The key? Giving developers ownership of their own data. It's not a surveillance tool wielded by management. It's a mirror they can use for self-improvement.

The Manager's Responsibility

If you're a manager using Velocinator, you set the tone. How you use the data determines whether it's empowering or threatening.

  • Never use data to surprise someone in a review. If there's a concern, raise it in real-time.
  • Always provide context. A metric without context is meaningless or misleading.
  • Celebrate trends, not snapshots. One bad week means nothing. Three months of improvement means everything.
  • Share your own data. If you're a coding manager, show your team your profile. Model vulnerability.

Start the Conversation

Developer 360 profiles are available in Velocinator today. Every team member can view their own profile. Managers can view profiles for their direct reports.

The goal isn't to judge. It's to understand. And from understanding comes growth.

For more on building visibility without surveillance, see our guide on engineering metrics without surveillance. And to understand how impact is measured beyond lines of code, read about the science behind Impact Score.

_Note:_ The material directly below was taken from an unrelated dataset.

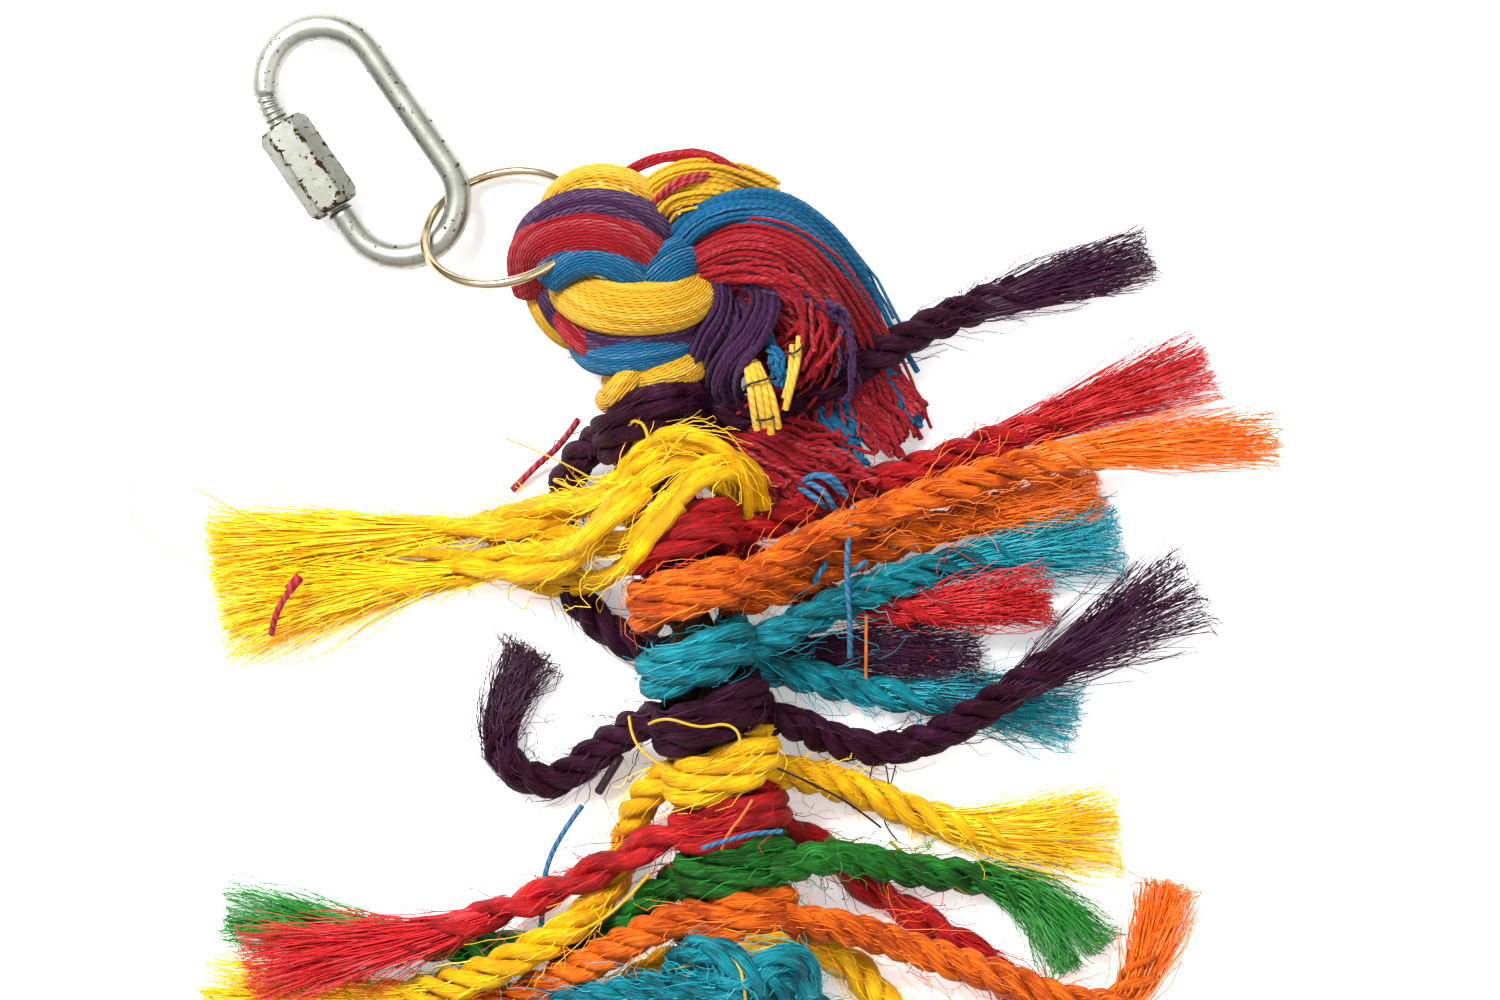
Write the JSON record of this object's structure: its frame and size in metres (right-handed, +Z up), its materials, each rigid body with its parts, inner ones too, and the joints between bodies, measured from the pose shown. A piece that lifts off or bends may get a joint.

Frequently Asked Questions

What is a Developer 360 profile?
A Developer 360 profile aggregates coding activity, PR metrics, collaboration signals, and trends over time into a holistic view of an engineer's contributions. It's designed for self-reflection and growth conversations, not ranking.
How should managers use developer productivity data?
Use data to open conversations, not to judge. Ask 'why did this change?' before evaluating. Celebrate improvement trends, provide context, and never surprise someone with data in a review.
Can developer metrics be used for promotions?
Yes, when used responsibly. 12 months of data showing scope expansion, increased collaboration, and improving cycle time provides concrete evidence for promotion discussions.